Coming out of a timeout, the Raptors played with renewed energy on both ends. They began pressuring the Blazer guards on the perimeter, who had otherwise been driving to the basket unabated, and also attacking the paint on the other end with multiple players to offset the pressure being applied to DeRozan. The result: a 21-2 run and 59-52 lead after an Ibaka dunk with 9:48 to go in the third.
The Raptors had all the momentum at that point, but the Blazers called on their one-man energy reserve to counter. Harkless scored six points in a minute to cut the lead to 61-58. Both teams went back and forth hard for the rest of the quarter, before Toronto emerged with an 82-80 lead.
The fourth quarter belonged to Lillard, Ibaka, and DeRozan. Lillard did everything he could to keep Portland in the game offensively with 11 fourth quarter points, but Ibaka and DeRozan trumped Lillard with 16 combined points. Ibaka scored on a variety of post-ups, hook shots, and jumpers, while DeRozan was his usual foul-drawing self (15-for-16 on free throws for the game).
The crucial bucket came with 2:41 to go: Lillard gave Joseph a wide open lane to the basket and his teammates, partially wary of Ibaka, did not help. Joseph’s lay-up put the Raptors ahead 104-96. Lillard did manage to cut the lead to three (107-104) a minute after that, but DeRozan scored easily in isolation on the next possession. One-hundred seconds and three DeRozan free throws later and the Raptors had prevailed 112-106.
With no Kyle Lowry, Head Coach Terry Stotts wrote his entire gameplan around harrassing DeRozan. Belying DeRozan’s 33 points, the Blazers were somewhat effective at limiting him for most of the game. Harkless spent much of the contest defending the Toronto guard as tightly as possible on the perimeter, with aid from several other players jumping out to double DeRozan hard out of the screen and roll.
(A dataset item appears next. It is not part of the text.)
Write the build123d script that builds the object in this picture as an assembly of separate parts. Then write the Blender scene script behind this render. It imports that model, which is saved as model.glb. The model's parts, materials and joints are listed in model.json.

This strategy created several turnovers leading to fast break dunks, and DeRozan was visibly frustrated with 4:24 to go in the game.
Unfortunately for the Blazers, two other defensive deficiencies limited their overall effectiveness, and allowed 59 second half points. Namely, the Raptors’ secondary players scored too easily, and the Blazers couldn’t string together stops down the stretch.
Regarding the first point, the Blazers defense lacked bite around the rim most of the night. Combine that with the usual iffy perimeter defense and it becomes apparent how a non-shooter like Delon Wright managed 11 points and Joseph scored 14. Meyers Leonard was the primary culprit; he offered no resistance at the basket whatsoever. Stotts eventually pulled Leonard for good in favor of Nurkic after a particularly egregious Wright drive and bucket mid-way through the fourth. The Blazers also had no answer for Ibaka - playing only his second game as a Raptor. His impressively diverse offensive repertoire left Aminu helpless down the stretch.
Secondly, the Raptors abused the Blazers on the defensive end in the closing minutes. It started when Lillard didn’t even bother to hold up the red cape for Joseph on a key basket with 2:41 to go.
And on nearly every ensuing possession the Raptors had one play: High screen and roll for DeRozan with Lillard’s man acting as the screener. The Blazers did come up with stops on a couple plays, but DeRozan’s presence was ultimately too much.
Offensively, the Blazers looked fine for most of the game. Interestingly, Stotts called several of Plumlee’s sets for Nurkic tonight. Rather than spending the entire game on the low block, the Bosnian Beast also handled some playmaking on the perimeter, hit a mid-range jumper, and dove to the rim out of the pick and roll. Unfortunately he struggled with fouls for most of the night and only managed 21 minutes of playing time.
Damian Lillard also had 8 of the Blazers’ 16 assists and 4 of their 9 turnovers. With CJ McCollum and Nurkic mostly held in check, Lillard really missed Evan Turner’s playmaking ability tonight.
CJ McCollum was largely ineffective. Seventeen points on 19 shots and only one assist. He also did little to stymie the Raptors’ guards. CJ will want to forget this game.
Jusuf Nurkic struggled with fouls and had only 8 points and 4 rebounds on 3-for-9 shooting. He also lost two teeth. Ouch.
Maurice Harkless’ energy was invaluable tonight. He also spent most of the game as the primary defender on DeRozan. The 18 points, 5 rebounds, and 2 steals were hard earned.
Al-Farouq Aminu played 29 minutes in his return to action and had a respectable 13 points and 8 rebounds, but he could not contain Ibaka in the fourth.
Meyers Leonard’s defense around the rim was ...not good. His 1-for-5 shooting limited his offensive impact but he did draw four free-throws!
Shabazz Napier played 9 minutes and brought noticeable energy to the game. Bad matchups kept him from playing more.
Allen Crabbe and Noah Vonleh split the invisible man award tonight. Fifty-two combined minutes on the court and it’s hard to remember a significant play from either. Of course, one is getting paid $2.75 million this season and the other is making $18.5 million. This might not be so bad if Crabbe had a noticeable impact on defense, but he spent part of this game shadowing P.J. Tucker who is averaging 7.1 points per game and probably doesn’t even know the plays yet. CTC, indeed.